- _Data block_
○ ○ ○ ○

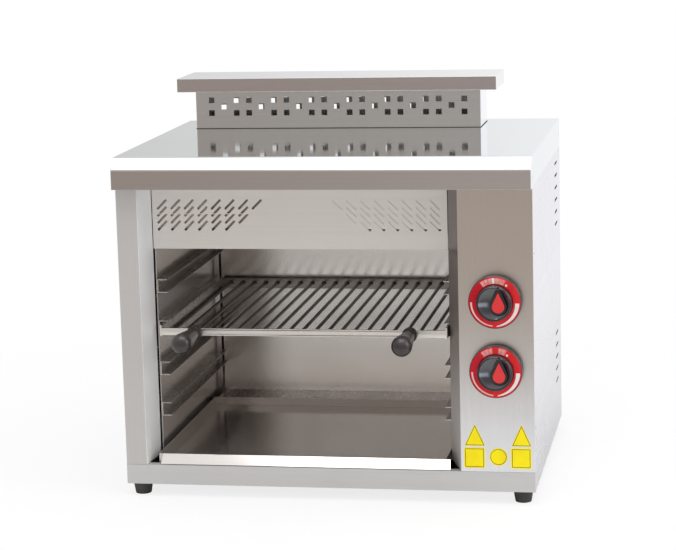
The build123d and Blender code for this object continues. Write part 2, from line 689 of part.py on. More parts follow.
# ---- gas taps: valve body, sprung push collar, spindle, knob, dial ring and pointer ----
y_skirt = y_front - knob_gap
y_dial = y_skirt - skirt_height
y_grip_face = y_dial - grip_height
for name, z_tap in zip(("lower", "upper"), z_taps):
    with BuildPart() as valve:
        with BuildSketch(Plane.XZ.offset(-y_panel_back)):
            with Locations((x_tap, z_tap)):
                Circle(bonnet_radius)
        extrude(amount=-bonnet_depth)
        rail_box(
            x_tap - valve_width / 2,
            x_tap + valve_width / 2,
            y_panel_back + bonnet_depth,
            y_panel_back + bonnet_depth + valve_depth,
            z_tap - valve_width / 2,
            z_tap + valve_width / 2,
        )
        with Locations(Plane((x_tap, y_panel_back, z_tap), z_dir=(0, -1, 0))):
            Hole(radius=collar_radius + collar_clearance, depth=bonnet_depth)
            Hole(radius=spindle_radius + spindle_clearance, depth=bonnet_depth + valve_depth * 0.6)
    valve.part.label = f"valve_{name}"
    export_step(valve.part, f"parts/valve_{name}.step")

    with BuildPart() as collar:
        with BuildSketch(Plane.XZ.offset(-y_panel_back - fit_gap)):
            with Locations((x_tap, z_tap)):
                Circle(collar_radius)
                Circle(spindle_radius + spindle_clearance, mode=Mode.SUBTRACT)
        extrude(amount=-collar_thick)
    collar.part.label = f"push_collar_{name}"
    export_step(collar.part, f"parts/push_collar_{name}.step")

    y_seat = y_dial + skirt_height * 0.4
    with BuildPart() as spindle:
        with BuildSketch(Plane.XZ.offset(-y_seat)):
            with Locations((x_tap, z_tap)):
                Circle(spindle_radius)
        extrude(amount=-(y_panel_back + bonnet_depth + valve_depth * 0.6 - tap_push - 1.0 - y_seat))
    spindle.part.label = f"spindle_{name}"
    export_step(spindle.part, f"parts/spindle_{name}.step")

    x_drop = x_tap + insert_aside
    z_drop_low = z_tap + insert_raise - insert_length / 2 + insert_radius
    z_drop_tip = z_tap + insert_raise + insert_length / 2 - insert_tip_radius
    knob_plane = Plane(origin=(x_tap, y_skirt, z_tap), x_dir=(1, 0, 0), z_dir=(0, 0, 1))
    with BuildPart() as knob:
        with BuildSketch(knob_plane):
            with BuildLine():
                Polyline(
                    (0.0, 0.0),
                    (skirt_radius - skirt_edge, 0.0),
                    (skirt_radius, -skirt_edge),
                    (skirt_radius, -skirt_height + skirt_edge),
                    (skirt_radius - skirt_edge, -skirt_height),
                    (skirt_radius - skirt_edge, -skirt_height + dial_thick),
                    (dial_inner_radius, -skirt_height + dial_thick),
                    (grip_radius + 0.5, -skirt_height - 1.0),
                    (grip_radius, -skirt_height - grip_height + 1.5),
                    (grip_radius - 1.5, -skirt_height - grip_height),
                    (0.0, -skirt_height - grip_height),
                    close=True,
                )
            make_face()
        revolve(axis=Axis((x_tap, y_skirt, z_tap), (0, 1, 0)))
        # the front is scooped out round a raised drop-shaped ridge whose tip meets the wall
        with BuildSketch(Plane.XZ.offset(-y_grip_face)) as scoop:
            with Locations((x_tap, z_tap)):
                Circle(grip_radius - grip_wall)
        with BuildSketch(Plane.XZ.offset(-y_grip_face)) as ridge:
            with Locations((x_drop, z_drop_low)):
                Circle(insert_radius + ridge_margin)
            with Locations((x_drop, z_tap + grip_radius - grip_wall)):
                Circle(ridge_margin * 0.6)
            make_hull()
        extrude(scoop.sketch - ridge.sketch, amount=-scoop_depth, mode=Mode.SUBTRACT)
        # pocket for the red drop
        with BuildSketch(Plane.XZ.offset(-y_grip_face)):
            with Locations((x_drop, z_drop_low)):
                Circle(insert_radius)
            with Locations((x_drop, z_drop_tip)):
                Circle(insert_tip_radius)
            make_hull()
        extrude(amount=-insert_thick, mode=Mode.SUBTRACT)
        # hollow behind, with a boss round the spindle
        with BuildSketch(Plane.XZ.offset(-y_skirt)):
            with Locations((x_tap, z_tap)):
                Circle(skirt_radius - grip_wall)
                Circle(spindle_radius + boss_wall, mode=Mode.SUBTRACT)
        extrude(amount=skirt_height - dial_thick - web, mode=Mode.SUBTRACT)
        with Locations(Plane((x_tap, y_skirt, z_tap), z_dir=(0, 1, 0))):
            Hole(radius=spindle_radius, depth=y_skirt - y_seat)
    knob.part.label = f"knob_{name}"
    export_step(knob.part, f"parts/knob_{name}.step")

    with BuildPart() as dial:
        with BuildSketch(Plane.XZ.offset(-y_dial - dial_thick)):
            with Locations((x_tap, z_tap)):
                Circle(skirt_radius - skirt_edge)
                Circle(dial_inner_radius, mode=Mode.SUBTRACT)
        extrude(amount=dial_thick)
    dial.part.label = f"dial_ring_{name}"
    export_step(dial.part, f"parts/dial_ring_{name}.step")

    # red drop in its pocket on the ridge, standing slightly proud
    with BuildPart() as pointer:
        with BuildSketch(Plane.XZ.offset(-y_grip_face + insert_proud)):
            with Locations((x_drop, z_drop_low)):
                Circle(insert_radius)
            with Locations((x_drop, z_drop_tip)):
                Circle(insert_tip_radius)
            make_hull()
        extrude(amount=-insert_thick - insert_proud)
    pointer.part.label = f"pointer_{name}"
    export_step(pointer.part, f"parts/pointer_{name}.step")

# ---- gas line: inlet union at the back, pipe forward and up past both valves ----
y_valve_back = y_panel_back + bonnet_depth + valve_depth
y_manifold = y_valve_back - valve_depth / 2
y_inlet = y_back - sheet - inlet_seat
with BuildPart() as gas_manifold:
    with BuildLine():
        FilletPolyline(
            (x_inlet, y_inlet, z_inlet),
            (x_inlet, y_manifold, z_inlet),
            (x_inlet, y_manifold, z_taps[1] + 10.0),
            radius=pipe_bend,
        )
    with BuildSketch(Plane.XZ.offset(-y_inlet)):
        with Locations((x_inlet, z_inlet)):
            Circle(pipe_radius)
    sweep()
    # side branches into the valves
    for z_tap in z_taps:
        with BuildSketch(Plane.YZ.offset(x_inlet)):
            with Locations((y_manifold, z_tap)):
                Circle(pipe_radius * 0.7)
        extrude(amount=-(x_inlet - x_tap - valve_width / 2))
gas_manifold.part.label = "gas_manifold"
export_step(gas_manifold.part, "parts/gas_manifold.step")

with BuildPart() as gas_inlet:
    with BuildSketch(Plane.XZ.offset(-y_inlet)):
        with Locations((x_inlet, z_inlet)):
            Circle(inlet_radius)
    extrude(amount=-(y_back + inlet_reach - y_inlet))
    with BuildSketch(Plane.XZ.offset(-y_back)):
        with Locations((x_inlet, z_inlet)):
            RegularPolygon(nut_across / 2, 6, major_radius=False)
    extrude(amount=-7.0)
    with Locations(Plane((x_inlet, y_back + inlet_reach, z_inlet), z_dir=(0, 1, 0))):
        Hole(radius=6.0, depth=inlet_reach * 0.9)
gas_inlet.part.label = "gas_inlet"
export_step(gas_inlet.part, "parts/gas_inlet.step")

# ---- burners: pressed box with a rim, ceramic plaques, venturi, injector and feed pipe ----
x_venturi_end = x_wall_right + venturi_length
for index, name in enumerate(("front", "rear")):
    y_burner = burner_ys[index]
    with BuildPart() as burner_box:
        with Locations((x_burner, y_burner, z_burner + burner_height / 2)):
            Box(burner_width, burner_depth, burner_height)
        offset(amount=-sheet, openings=burner_box.faces().sort_by(Axis.Z)[0])
        # rim that the plaques rest on
        with BuildSketch(Plane.XY.offset(z_burner)):
            with Locations((x_burner, y_burner)):
                Rectangle(burner_width, burner_depth)
                Rectangle(burner_width - 2 * burner_rim, burner_depth - 2 * burner_rim, mode=Mode.SUBTRACT)
        extrude(amount=sheet)
        with Locations(Plane((x_burner + burner_width / 2, y_burner, z_venturi), z_dir=(1, 0, 0))):
            Hole(radius=venturi_radius, depth=3 * sheet)
    burner_box.part.label = f"burner_box_{name}"
    export_step(burner_box.part, f"parts/burner_box_{name}.step")

    plaque_width = burner_width - 2 * sheet
    plaque_depth = burner_depth - 2 * sheet
    with BuildPart() as plaques:
        with Locations((x_burner, y_burner, z_burner + sheet + plaque_thick / 2)):
            Box(plaque_width, plaque_depth, plaque_thick)
        for joint in range(1, plaque_tiles):
            x_joint = x_burner - plaque_width / 2 + plaque_width * joint / plaque_tiles
            with Locations((x_joint, y_burner, z_burner + sheet + plaque_groove / 2)):
                Box(plaque_groove, plaque_depth, plaque_groove, mode=Mode.SUBTRACT)
    plaques.part.label = f"plaques_{name}"
    export_step(plaques.part, f"parts/plaques_{name}.step")

    x_inside = x_burner + burner_width / 2 - 2 * sheet
    with BuildPart() as venturi:
        with BuildSketch(Plane(origin=(x_inside, y_burner, z_venturi), x_dir=(1, 0, 0), z_dir=(0, 0, 1))):
            with BuildLine():
                Polyline(
                    (0.0, 0.0),
                    (0.0, venturi_radius),
                    (x_wall_right + 3 * sheet - x_inside, venturi_radius),
                    (x_venturi_end - x_inside - venturi_flare, venturi_radius),
                    (x_venturi_end - x_inside, venturi_mouth),
                    (x_venturi_end - x_inside, 0.0),
                    close=True,
                )
            make_face()
        revolve(axis=Axis((x_inside, y_burner, z_venturi), (1, 0, 0)))
        offset(
            amount=-sheet,
            openings=venturi.faces().filter_by(Plane.YZ).sort_by(Axis.X)[0::1],
        )
        # strap that carries the injector in front of the mouth
        strap_half = venturi_mouth - 0.4
        strap_end = x_venturi_end + strap_reach
        with BuildSketch(Plane.XY.offset(z_venturi - strap_width / 2)):
            with BuildLine():
                Polyline(
                    (x_venturi_end - sheet, y_burner - strap_half),
                    (strap_end, y_burner - strap_half),
                    (strap_end, y_burner + strap_half),
                    (x_venturi_end - sheet, y_burner + strap_half),
                    (x_venturi_end - sheet, y_burner + strap_half - strap_thick),
                    (strap_end - strap_thick, y_burner + strap_half - strap_thick),
                    (strap_end - strap_thick, y_burner - strap_half + strap_thick),
                    (x_venturi_end - sheet, y_burner - strap_half + strap_thick),
                    close=True,
                )
            make_face()
        extrude(amount=strap_width)
    venturi.part.label = f"venturi_{name}"
    export_step(venturi.part, f"parts/venturi_{name}.step")

    # feed pipe with its injector, from the back of the valve up to the venturi mouth
    z_valve = z_taps[1 - index]
    x_feed = x_venturi_end + strap_reach
    with BuildPart() as feed:
        with BuildLine():
            FilletPolyline(
                (x_tap, y_valve_back, z_valve),
                (x_tap, y_burner, z_valve),
                (x_tap, y_burner, z_venturi),
                (x_feed, y_burner, z_venturi),
                radius=feed_bend,
            )
        with BuildSketch(Plane.XZ.offset(-y_valve_back)):
            with Locations((x_tap, z_valve)):
                Circle(feed_radius)
        sweep()
    feed.part.label = f"feed_pipe_{name}"
    export_step(feed.part, f"parts/feed_pipe_{name}.step")

# ---- feet: tapered rubber buffers ----
for row, y_foot in (("front", y_front + foot_inset), ("back", y_back - foot_inset)):
    for side, x_foot in (("left", x_left + foot_inset), ("right", x_right - foot_inset)):
        with BuildPart() as foot:
            with BuildSketch(Plane.XY.offset(z_base)):
                with Locations((x_foot, y_foot)):
                    Circle(foot_top_radius)
            with BuildSketch(Plane.XY):
                with Locations((x_foot, y_foot)):
                    Circle(foot_toe_radius)
            loft()
        foot.part.label = f"foot_{row}_{side}"
        export_step(foot.part, f"parts/foot_{row}_{side}.step")
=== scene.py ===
"""Studio scene of a countertop gas cheese melter: stainless sheet-steel cabinet, pull-out
rack on guides, drip tray, perforated flue and two gas taps. Metres, +Z up, the open front
faces -Y.
"""

import json
import math

import bmesh
import bpy
from mathutils import Matrix, Vector

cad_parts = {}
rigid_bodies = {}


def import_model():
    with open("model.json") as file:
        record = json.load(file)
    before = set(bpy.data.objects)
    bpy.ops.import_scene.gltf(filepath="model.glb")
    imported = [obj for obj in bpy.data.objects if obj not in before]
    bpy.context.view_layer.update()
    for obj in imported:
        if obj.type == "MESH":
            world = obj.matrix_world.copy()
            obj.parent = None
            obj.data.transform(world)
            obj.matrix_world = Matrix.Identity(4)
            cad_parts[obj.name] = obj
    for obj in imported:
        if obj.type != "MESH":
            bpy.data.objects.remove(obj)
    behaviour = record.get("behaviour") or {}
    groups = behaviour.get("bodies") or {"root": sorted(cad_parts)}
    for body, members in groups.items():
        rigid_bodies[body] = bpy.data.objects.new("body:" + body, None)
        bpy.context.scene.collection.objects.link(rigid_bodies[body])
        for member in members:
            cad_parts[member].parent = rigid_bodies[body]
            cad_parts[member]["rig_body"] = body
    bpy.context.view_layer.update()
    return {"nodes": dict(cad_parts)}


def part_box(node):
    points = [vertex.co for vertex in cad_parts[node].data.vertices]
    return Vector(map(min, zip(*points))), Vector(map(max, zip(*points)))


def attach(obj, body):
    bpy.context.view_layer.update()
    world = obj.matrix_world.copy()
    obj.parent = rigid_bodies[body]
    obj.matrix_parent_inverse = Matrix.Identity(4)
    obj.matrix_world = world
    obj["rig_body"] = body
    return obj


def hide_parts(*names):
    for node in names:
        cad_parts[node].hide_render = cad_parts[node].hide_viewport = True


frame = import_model()

# ---- camera ----
# A long lens stands to the right of the appliance and above it, so that the cover, the
# right side and the open front all show. The frame is 676 by 550.
camera_place = Vector((0.59407, -3.34239, 0.90220))
camera_yaw = math.radians(10.364)
camera_pitch = math.radians(10.1876)
camera_roll = math.radians(-1.5032)

camera = bpy.data.objects.new("camera", bpy.data.cameras.new("camera"))
camera.data.sensor_width = 36.0
camera.data.lens = 120.99
camera.matrix_world = (
    Matrix.Translation(camera_place)
    @ Matrix.Rotation(camera_yaw, 4, "Z")
    @ Matrix.Rotation(math.pi / 2 - camera_pitch, 4, "X")
    @ Matrix.Rotation(camera_roll, 4, "Z")
)
bpy.context.scene.collection.objects.link(camera)
bpy.context.scene.camera = camera
bpy.context.scene.view_settings.view_transform = "Standard"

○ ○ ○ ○

Find every line above that contains the word "context", and return each one.

- _Reply_
    bpy.context.view_layer.update()
        bpy.context.scene.collection.objects.link(rigid_bodies[body])
    bpy.context.view_layer.update()
    bpy.context.view_layer.update()
bpy.context.scene.collection.objects.link(camera)
bpy.context.scene.camera = camera
bpy.context.scene.view_settings.view_transform = "Standard"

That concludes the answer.